Growing data on suicidal behavior among members of the lesbian, gay, bisexual, transgender, queer, questioning, and other sexual/gender minority (LGBTQ+) communities, particularly in the transgender subgroup, demonstrate that there is a stark elevation in suicidality compared with rates in their cisgender counterparts. Among the available theories of suicide, the interpersonal theory of suicide (IPTS) is a plausible explanation for the increased suicidal behaviors among transgender youths.
The objective of this study was to examine the pathologic basis of treatment-resistant suicidality in transgender youth despite favorable environments using the theoretical framework of the IPTS, supported by a literature review and case series.
We conducted a literature review using PubMed and PsycInfo with key words suicidal ideation, suicidality, transgender, transgender youth, gender dysphoria, and interpersonal theory of suicide. Seventy-eight articles were retrieved, which were then narrowed down to 30 articles after non-English articles and irrelevant topics were excluded. The clinical presentations of 5 transgender youths, 11 to 17 years of age, were found to be correlated with relevant reports in the research literature, implying a plausible rationale for elevated rates of suicide. All patients and families supplied verbal consent for these case reports to be published.

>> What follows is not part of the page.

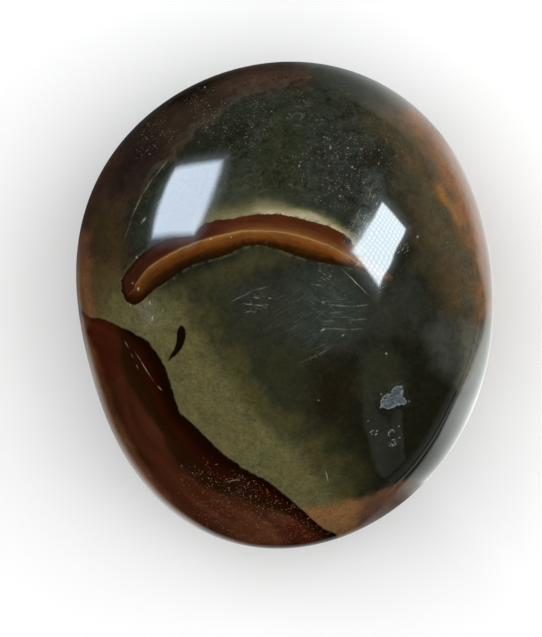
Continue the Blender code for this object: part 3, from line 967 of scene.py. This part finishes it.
def add_soft_box(box, mirrored_place):
    """A bright card whose reflection has its corners at the glint's, with a dim skirt round it."""
    first, second, third, fourth = (mirrored_place(*corner) for corner in box.glint)
    share = np.linspace(-BOX_SKIRT, 1 + BOX_SKIRT, BOX_CELLS + 1)
    across, down = np.meshgrid(share, share)
    u, v = across[..., None], down[..., None]
    u = u * (1 + 4 * box.bow * v * (1 - v))
    rows = (first * (1 - u) + second * u) * (1 - v) + (fourth * (1 - u) + third * u) * v
    beyond = np.maximum(abs(across - 0.5), abs(down - 0.5)) - 0.5
    body = np.clip(BOX_EDGE_PLACE - beyond / box.edge, 0, 1)
    columns, lines = HONEYCOMB_CELLS
    cells = abs(np.sin(across * math.pi * columns) * np.sin(down * math.pi * lines))
    skirt = box.skirt * np.clip(1 - beyond / BOX_SKIRT, 0, 1) ** 2
    glow = np.maximum(body * (1 - box.honeycomb * (1 - cells)), skirt)
    add_glowing_sheet(box.name, rows, glow, box.colour, box.strength)


def add_dim_panel(mirrored_place):
    """A grey panel, low on the right, whose reflection fades at its outline."""
    spots = smooth_path(DIM_PANEL, closed=True)
    spots = np.vstack((spots, spots[:1]))
    outline = np.array([mirrored_place(x, y) for x, y, _ in spots])
    middle = outline.mean(axis=0)
    rows = np.array([middle + (outline - middle) * share for share, _ in PANEL_FADE])
    glow = np.array([fade * spots[:, 2] for _, fade in PANEL_FADE])
    add_glowing_sheet("dim_panel", rows, glow, (0.95, 1.0, 0.95), 0.26)


def ring_rows(angles, radii, height):
    """Rows of places this high above the floor: one row for each radius in mm, once round the angles."""
    return np.stack((radii * np.cos(angles), radii * np.sin(angles), radii * 0 + height), axis=-1) * MM


def add_floor_glow():
    """The pale floor as the polish shows it, with a thin pale line beyond its near part."""
    knots = np.radians([spoke.angle for spoke in FLOOR_SPOKES])

    def along_spokes(angles, value):
        return np.interp(angles, knots, [getattr(spoke, value) for spoke in FLOOR_SPOKES])

    angles = np.linspace(knots[0], knots[-1], GLOW_STEPS + 1)
    contact, near, reach, softness, beyond, end = (
        along_spokes(angles, value) for value in Spoke._fields[1:])
    radii = np.array([reach * 0 + FLOOR_GLOW_START, reach, reach + softness, (reach + end) / 2, end])
    glow = np.array([contact, near, beyond, beyond * 0.7, beyond * 0])
    rows = ring_rows(angles, radii, FLOOR_GLOW_HEIGHT)
    add_glowing_sheet("floor_glow", rows, glow, (0.96, 1.0, 0.97), 1.0)

    angles = np.linspace(*np.radians(SEAM_DIRECTIONS), GLOW_STEPS)
    start = along_spokes(angles, "reach")
    radii = np.array([start + gap for gap, _ in SEAM_PROFILE])
    ends = np.sin(np.linspace(0, math.pi, GLOW_STEPS)) ** 0.5
    glow = np.array([share * ends for _, share in SEAM_PROFILE])
    rows = ring_rows(angles, radii, SEAM_HEIGHT)
    add_glowing_sheet("floor_seam", rows, glow, (0.98, 1.0, 0.98), 0.6)


def add_lamp(name, location, size, power, colour=(1, 1, 1)):
    data = bpy.data.lights.new(name, "AREA")
    data.size = size
    data.energy = power
    data.color = colour
    lamp = add_object(name, data)
    lamp.location = location
    lamp.rotation_euler = (-Vector(location)).to_track_quat("-Z", "Y").to_euler()
    lamp.visible_glossy = False
    lamp.visible_camera = False


def add_world():
    world = bpy.data.worlds.new("dim_room")
    world.use_nodes = True
    background = world.node_tree.nodes["Background"]
    background.inputs["Color"].default_value = (0.85, 0.93, 1.0, 1)
    background.inputs["Strength"].default_value = 0.03
    world.cycles_visibility.glossy = False
    bpy.context.scene.world = world


def main():
    stone = add_object("polished_pebble", stone_mesh())
    stone.data.materials.append(jasper_material())
    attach(stone, "root")
    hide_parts("pebble")

    add_floor()
    mirrored_place = mirror_finder(stone, add_camera())
    for box in SOFT_BOXES:
        add_soft_box(box, mirrored_place)
    add_dim_panel(mirrored_place)
    add_floor_glow()
    add_lamp("left_lamp", (-0.6, 0.3, 0.6), 0.8, 2.2, (0.96, 0.98, 1.0))
    add_lamp("right_lamp", (0.6, 0.1, 0.6), 0.8, 2.6, (0.98, 0.99, 1.0))
    add_lamp("overhead_lamp", (0.0, 0.0, 1.4), 2.4, 28.0)
    add_world()
    bpy.context.scene.view_settings.view_transform = "Standard"


main()
boxes = {"cad": cad_box, "visual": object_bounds()}
{name: [list(corner) for corner in box] for name, box in boxes.items()}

Reasons for suicidal behavior among the patients included thwarted belongingness and perceived burdensomeness leading to perpetual suicidal behavior. The presence in these cases of the following contributing factors in the IPTS—thwarted belongingness, perceived burdensomeness, and acquired capability for suicide—suggests that such a basis exists. Perceived burdensomeness appears to have a greater correlation with developing suicidal behavior than thwarted belongingness alone, but the presence of both demonstrates the highest risk of suicidality in transgender youth. Transgender children and adolescents are at extremely high risk of suicidal behavior, but little research has been devoted to the etiology and plausible explanations for this elevated risk, despite growing awareness of and support for the problem. This review suggests further research is required on the triadic factor interactions of the IPTS model that could help us to better understand and intervene with this high-risk population.